**TASK:**
Quote verbatim the span of lines that begins the listing below and closes with the line containing "fold_round = 0.9".

**EXCERPTED RECORDS:**
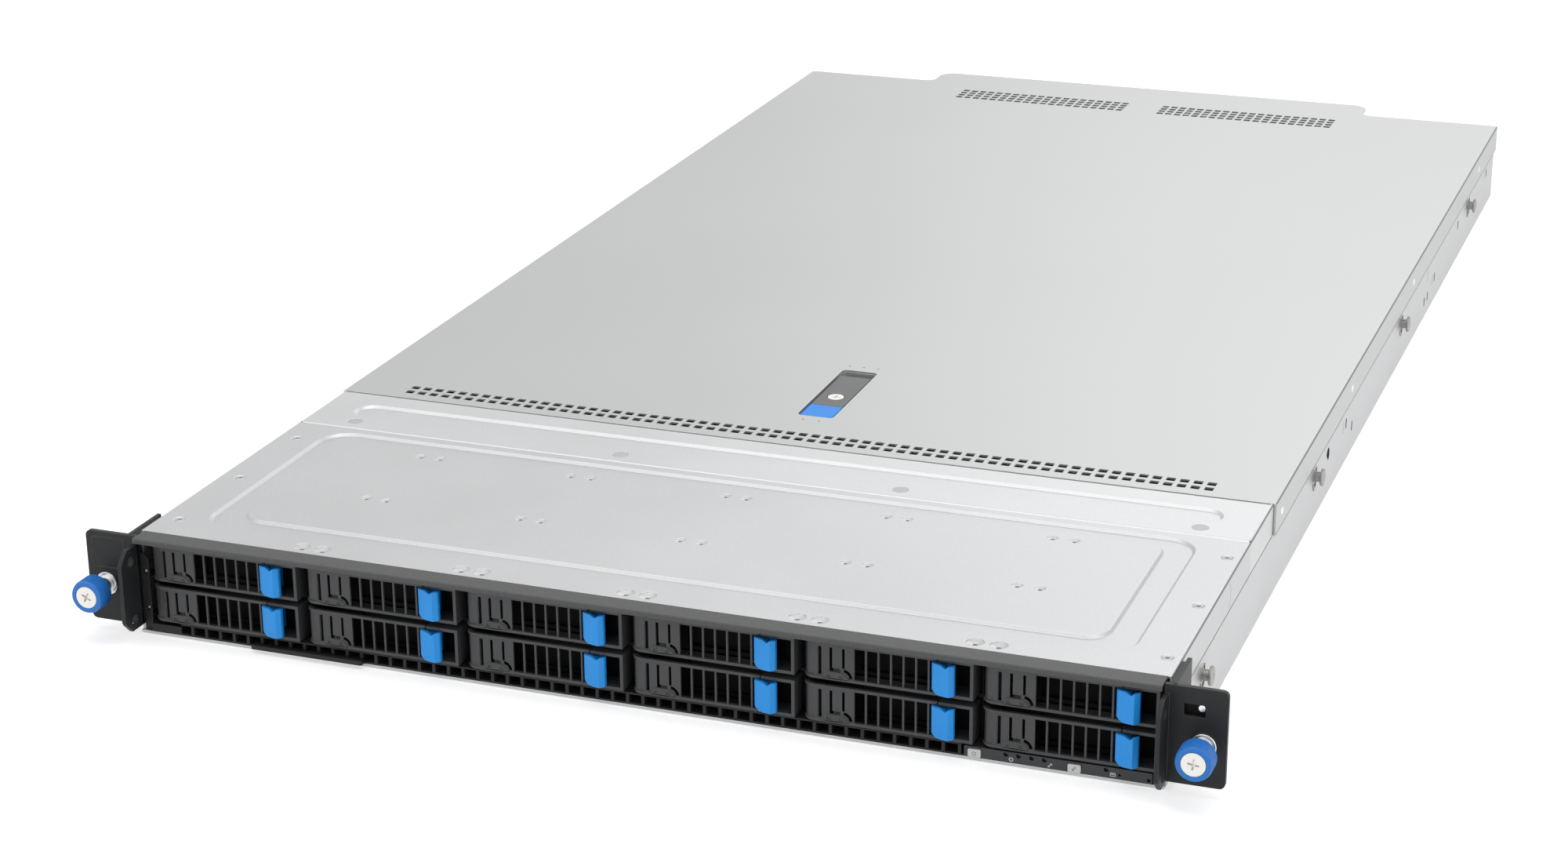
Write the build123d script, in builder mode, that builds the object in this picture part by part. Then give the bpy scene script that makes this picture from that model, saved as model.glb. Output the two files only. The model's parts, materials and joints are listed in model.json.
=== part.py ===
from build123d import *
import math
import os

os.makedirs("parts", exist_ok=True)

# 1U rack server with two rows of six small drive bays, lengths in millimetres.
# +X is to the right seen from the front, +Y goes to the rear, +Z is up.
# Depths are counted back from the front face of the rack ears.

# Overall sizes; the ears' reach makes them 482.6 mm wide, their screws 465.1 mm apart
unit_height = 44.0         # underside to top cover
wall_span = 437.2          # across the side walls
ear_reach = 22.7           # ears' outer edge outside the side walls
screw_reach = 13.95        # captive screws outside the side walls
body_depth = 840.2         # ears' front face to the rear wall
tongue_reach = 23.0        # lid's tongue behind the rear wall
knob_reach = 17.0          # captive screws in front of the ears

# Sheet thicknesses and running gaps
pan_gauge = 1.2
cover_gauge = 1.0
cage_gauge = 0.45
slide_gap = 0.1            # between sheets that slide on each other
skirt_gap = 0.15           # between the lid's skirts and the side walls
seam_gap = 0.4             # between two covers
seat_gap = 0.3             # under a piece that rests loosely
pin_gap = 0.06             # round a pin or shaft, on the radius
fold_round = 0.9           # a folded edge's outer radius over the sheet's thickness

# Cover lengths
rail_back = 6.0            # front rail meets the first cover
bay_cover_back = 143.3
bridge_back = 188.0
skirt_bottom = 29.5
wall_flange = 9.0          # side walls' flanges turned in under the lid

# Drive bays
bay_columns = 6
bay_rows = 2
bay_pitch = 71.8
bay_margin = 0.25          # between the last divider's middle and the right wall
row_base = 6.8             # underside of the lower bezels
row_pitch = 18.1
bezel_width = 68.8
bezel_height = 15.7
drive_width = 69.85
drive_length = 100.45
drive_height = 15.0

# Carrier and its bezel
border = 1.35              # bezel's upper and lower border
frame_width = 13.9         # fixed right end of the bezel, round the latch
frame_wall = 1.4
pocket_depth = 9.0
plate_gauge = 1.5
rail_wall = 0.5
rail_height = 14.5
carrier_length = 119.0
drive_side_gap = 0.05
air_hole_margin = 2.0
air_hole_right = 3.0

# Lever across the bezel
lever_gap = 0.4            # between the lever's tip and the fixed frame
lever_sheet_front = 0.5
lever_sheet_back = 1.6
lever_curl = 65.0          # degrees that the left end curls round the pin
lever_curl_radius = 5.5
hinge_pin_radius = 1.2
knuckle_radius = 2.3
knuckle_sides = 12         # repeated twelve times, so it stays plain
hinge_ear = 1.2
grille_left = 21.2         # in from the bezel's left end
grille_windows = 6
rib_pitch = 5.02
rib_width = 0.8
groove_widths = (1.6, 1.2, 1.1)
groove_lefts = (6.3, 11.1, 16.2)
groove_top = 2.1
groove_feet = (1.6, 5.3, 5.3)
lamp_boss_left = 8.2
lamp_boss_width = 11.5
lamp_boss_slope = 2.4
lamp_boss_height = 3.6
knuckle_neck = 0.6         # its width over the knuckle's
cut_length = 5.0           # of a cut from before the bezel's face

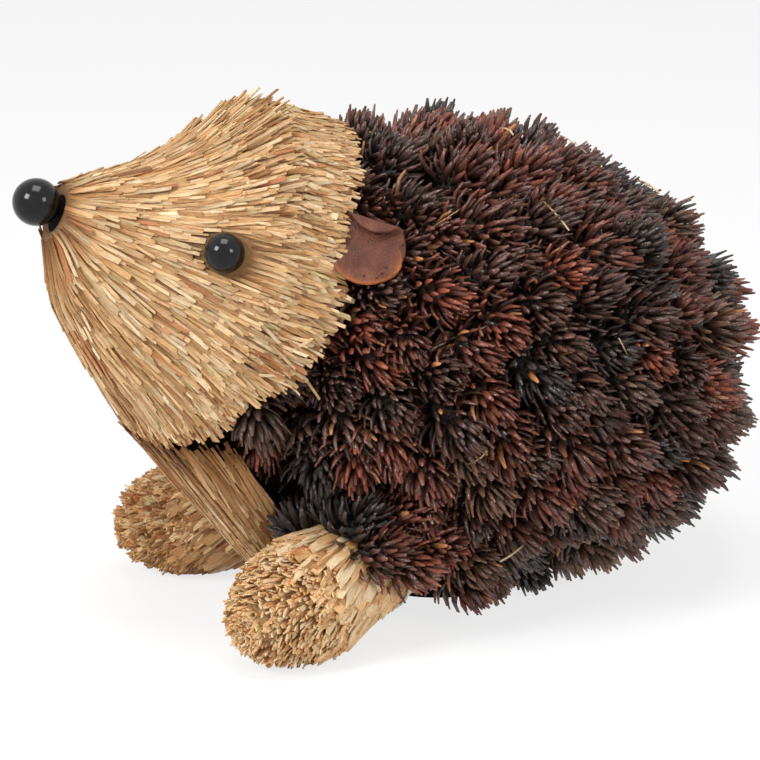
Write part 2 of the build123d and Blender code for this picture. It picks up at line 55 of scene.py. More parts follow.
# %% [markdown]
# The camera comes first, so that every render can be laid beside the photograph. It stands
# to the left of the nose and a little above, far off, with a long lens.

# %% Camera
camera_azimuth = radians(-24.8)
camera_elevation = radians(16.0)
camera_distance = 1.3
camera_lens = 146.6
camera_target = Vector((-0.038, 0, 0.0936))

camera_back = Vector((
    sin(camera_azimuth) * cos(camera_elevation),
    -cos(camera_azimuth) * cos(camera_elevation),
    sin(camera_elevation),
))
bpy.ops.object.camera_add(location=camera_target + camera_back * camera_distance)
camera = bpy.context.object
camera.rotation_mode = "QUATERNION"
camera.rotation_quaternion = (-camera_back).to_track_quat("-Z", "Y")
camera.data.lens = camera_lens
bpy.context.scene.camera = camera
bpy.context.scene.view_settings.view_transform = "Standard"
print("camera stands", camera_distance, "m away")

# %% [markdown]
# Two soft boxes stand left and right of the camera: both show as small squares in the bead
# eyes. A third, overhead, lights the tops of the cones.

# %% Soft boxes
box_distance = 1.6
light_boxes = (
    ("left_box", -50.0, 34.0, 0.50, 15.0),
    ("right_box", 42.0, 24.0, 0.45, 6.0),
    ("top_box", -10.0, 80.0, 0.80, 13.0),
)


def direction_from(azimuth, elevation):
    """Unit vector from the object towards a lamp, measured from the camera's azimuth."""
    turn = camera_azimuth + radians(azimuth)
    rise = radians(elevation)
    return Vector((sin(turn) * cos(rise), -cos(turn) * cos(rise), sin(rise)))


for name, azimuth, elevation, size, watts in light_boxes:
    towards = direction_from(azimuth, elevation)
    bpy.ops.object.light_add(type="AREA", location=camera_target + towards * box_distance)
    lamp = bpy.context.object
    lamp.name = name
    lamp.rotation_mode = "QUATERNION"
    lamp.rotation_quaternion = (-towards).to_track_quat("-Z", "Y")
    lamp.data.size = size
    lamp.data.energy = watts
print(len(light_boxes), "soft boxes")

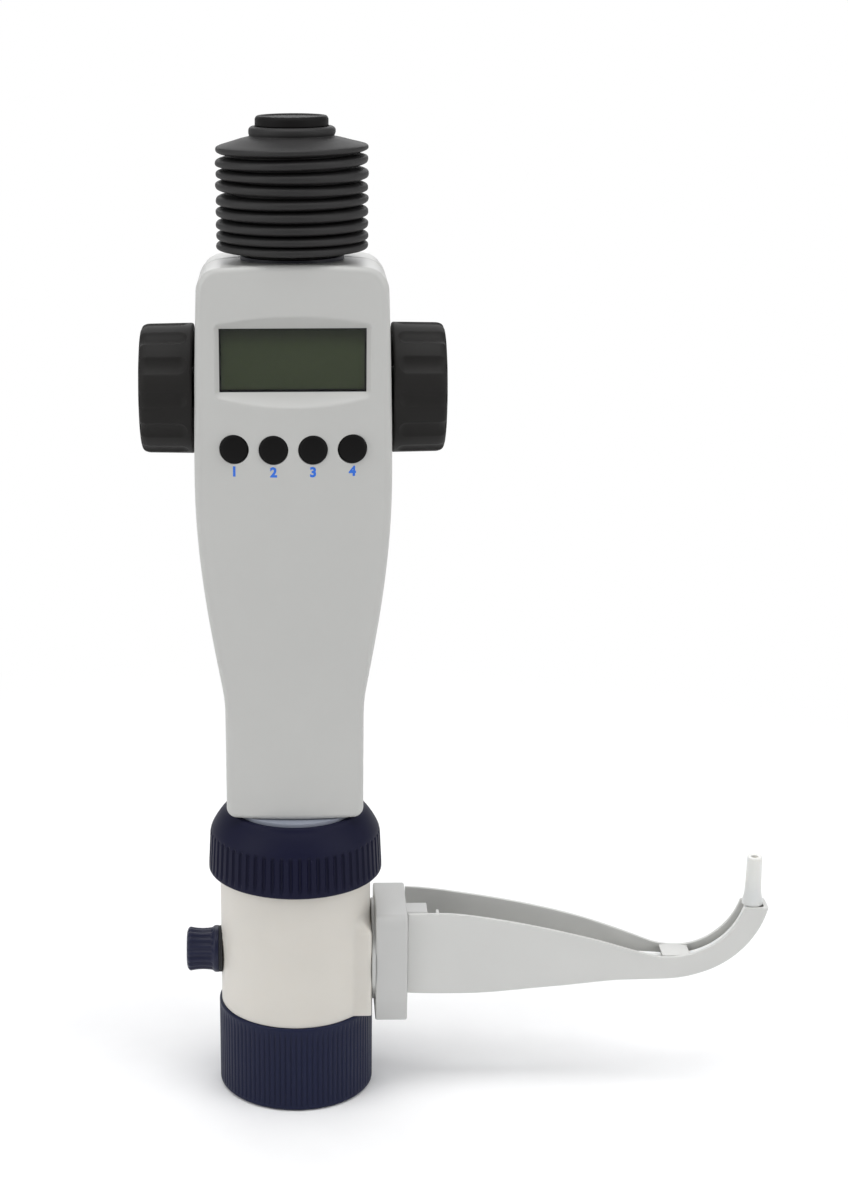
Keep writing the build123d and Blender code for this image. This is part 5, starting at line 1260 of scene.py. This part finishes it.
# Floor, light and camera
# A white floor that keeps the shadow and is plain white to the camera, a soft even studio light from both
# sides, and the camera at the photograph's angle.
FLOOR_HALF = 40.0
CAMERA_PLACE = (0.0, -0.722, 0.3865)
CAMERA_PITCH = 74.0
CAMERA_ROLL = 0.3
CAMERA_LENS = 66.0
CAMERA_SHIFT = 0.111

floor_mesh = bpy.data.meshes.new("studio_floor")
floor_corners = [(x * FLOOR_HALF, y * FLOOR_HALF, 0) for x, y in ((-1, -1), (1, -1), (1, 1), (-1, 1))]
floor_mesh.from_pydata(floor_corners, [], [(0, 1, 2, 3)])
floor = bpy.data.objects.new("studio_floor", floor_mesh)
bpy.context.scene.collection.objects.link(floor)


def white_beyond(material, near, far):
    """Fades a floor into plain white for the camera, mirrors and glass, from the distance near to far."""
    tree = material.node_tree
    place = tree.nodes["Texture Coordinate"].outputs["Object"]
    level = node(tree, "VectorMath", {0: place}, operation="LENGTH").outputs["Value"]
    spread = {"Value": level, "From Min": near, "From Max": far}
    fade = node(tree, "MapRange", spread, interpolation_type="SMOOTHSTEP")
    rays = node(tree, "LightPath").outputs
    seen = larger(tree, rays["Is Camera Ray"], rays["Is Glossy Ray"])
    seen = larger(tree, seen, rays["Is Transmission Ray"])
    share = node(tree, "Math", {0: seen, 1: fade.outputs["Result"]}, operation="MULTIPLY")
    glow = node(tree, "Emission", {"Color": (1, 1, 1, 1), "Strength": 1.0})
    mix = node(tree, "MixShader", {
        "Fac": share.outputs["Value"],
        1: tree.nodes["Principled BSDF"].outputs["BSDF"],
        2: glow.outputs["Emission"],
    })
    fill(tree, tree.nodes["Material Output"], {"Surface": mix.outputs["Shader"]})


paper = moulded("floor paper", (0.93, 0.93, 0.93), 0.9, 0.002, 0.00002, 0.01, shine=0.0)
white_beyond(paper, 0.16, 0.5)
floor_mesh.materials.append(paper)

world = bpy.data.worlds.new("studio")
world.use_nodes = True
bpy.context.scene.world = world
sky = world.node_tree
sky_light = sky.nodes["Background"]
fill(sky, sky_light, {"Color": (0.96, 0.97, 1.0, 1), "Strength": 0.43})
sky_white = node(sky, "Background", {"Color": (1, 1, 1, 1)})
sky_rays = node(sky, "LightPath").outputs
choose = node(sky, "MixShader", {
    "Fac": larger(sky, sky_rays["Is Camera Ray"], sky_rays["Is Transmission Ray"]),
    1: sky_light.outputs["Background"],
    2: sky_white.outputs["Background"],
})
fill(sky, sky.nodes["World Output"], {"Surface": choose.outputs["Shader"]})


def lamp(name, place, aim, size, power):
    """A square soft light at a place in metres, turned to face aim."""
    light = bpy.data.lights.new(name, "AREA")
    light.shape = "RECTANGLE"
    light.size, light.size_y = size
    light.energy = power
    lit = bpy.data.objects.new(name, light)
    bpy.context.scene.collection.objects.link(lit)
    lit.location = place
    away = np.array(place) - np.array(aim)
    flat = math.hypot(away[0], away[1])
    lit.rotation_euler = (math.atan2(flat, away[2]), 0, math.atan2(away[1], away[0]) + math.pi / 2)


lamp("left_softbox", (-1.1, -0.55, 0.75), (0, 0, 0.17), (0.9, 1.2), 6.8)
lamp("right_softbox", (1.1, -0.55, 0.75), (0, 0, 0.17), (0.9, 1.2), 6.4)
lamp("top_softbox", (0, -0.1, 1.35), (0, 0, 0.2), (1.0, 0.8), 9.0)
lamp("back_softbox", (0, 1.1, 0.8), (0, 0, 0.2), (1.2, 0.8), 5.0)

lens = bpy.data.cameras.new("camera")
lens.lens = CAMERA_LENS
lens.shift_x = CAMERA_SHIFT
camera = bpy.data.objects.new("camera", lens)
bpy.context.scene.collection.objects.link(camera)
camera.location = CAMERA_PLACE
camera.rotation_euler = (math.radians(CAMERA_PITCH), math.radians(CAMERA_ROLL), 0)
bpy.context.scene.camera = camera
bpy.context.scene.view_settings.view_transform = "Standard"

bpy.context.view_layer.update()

**THE REPLY:**
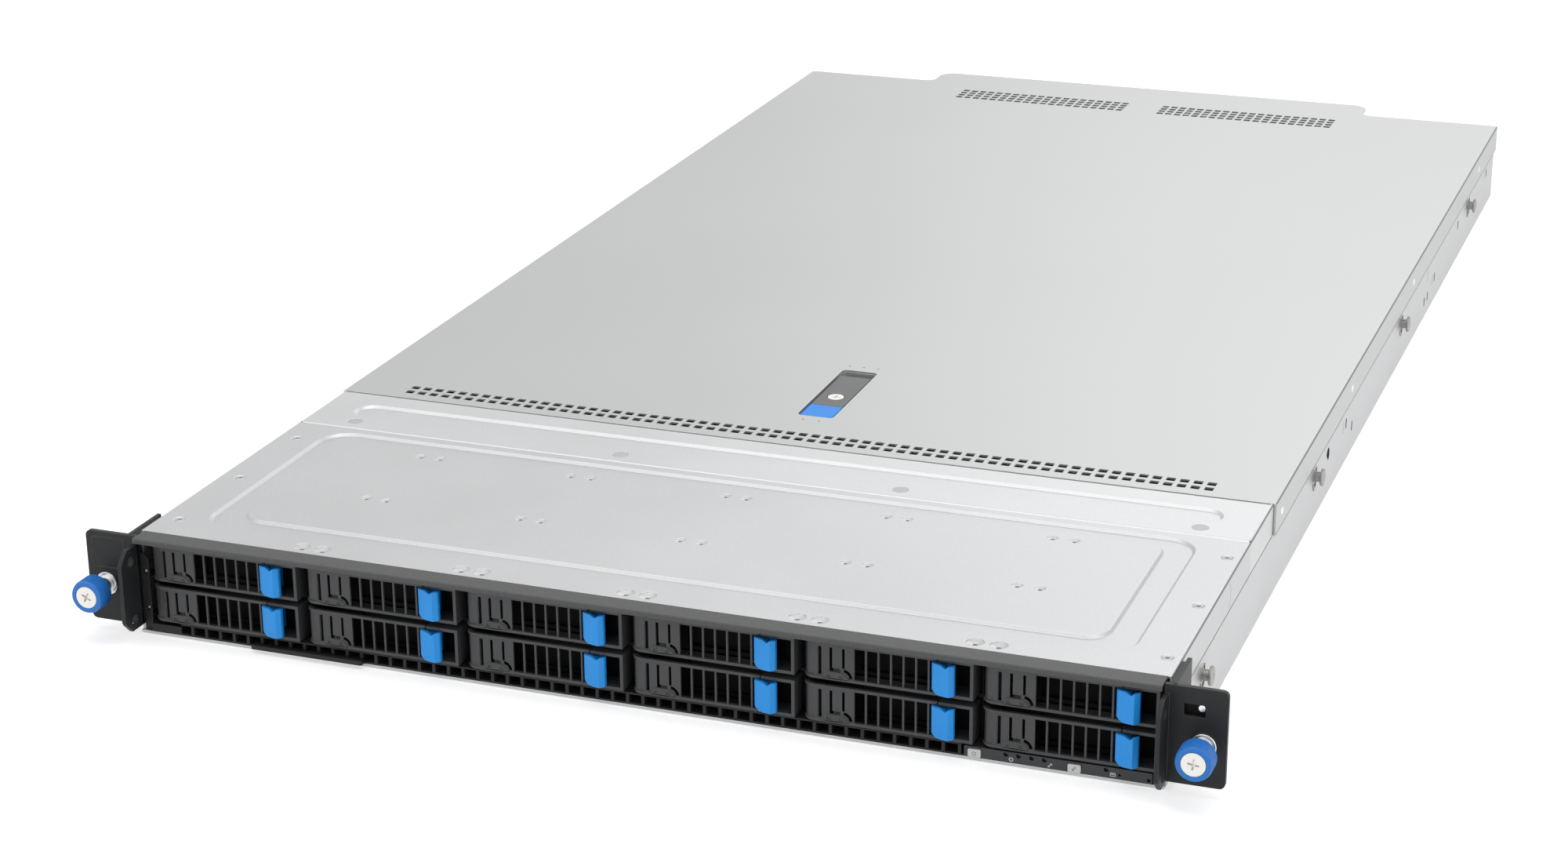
Write the build123d script, in builder mode, that builds the object in this picture part by part. Then give the bpy scene script that makes this picture from that model, saved as model.glb. Output the two files only. The model's parts, materials and joints are listed in model.json.
=== part.py ===
from build123d import *
import math
import os

os.makedirs("parts", exist_ok=True)

# 1U rack server with two rows of six small drive bays, lengths in millimetres.
# +X is to the right seen from the front, +Y goes to the rear, +Z is up.
# Depths are counted back from the front face of the rack ears.

# Overall sizes; the ears' reach makes them 482.6 mm wide, their screws 465.1 mm apart
unit_height = 44.0         # underside to top cover
wall_span = 437.2          # across the side walls
ear_reach = 22.7           # ears' outer edge outside the side walls
screw_reach = 13.95        # captive screws outside the side walls
body_depth = 840.2         # ears' front face to the rear wall
tongue_reach = 23.0        # lid's tongue behind the rear wall
knob_reach = 17.0          # captive screws in front of the ears

# Sheet thicknesses and running gaps
pan_gauge = 1.2
cover_gauge = 1.0
cage_gauge = 0.45
slide_gap = 0.1            # between sheets that slide on each other
skirt_gap = 0.15           # between the lid's skirts and the side walls
seam_gap = 0.4             # between two covers
seat_gap = 0.3             # under a piece that rests loosely
pin_gap = 0.06             # round a pin or shaft, on the radius
fold_round = 0.9           # a folded edge's outer radius over the sheet's thickness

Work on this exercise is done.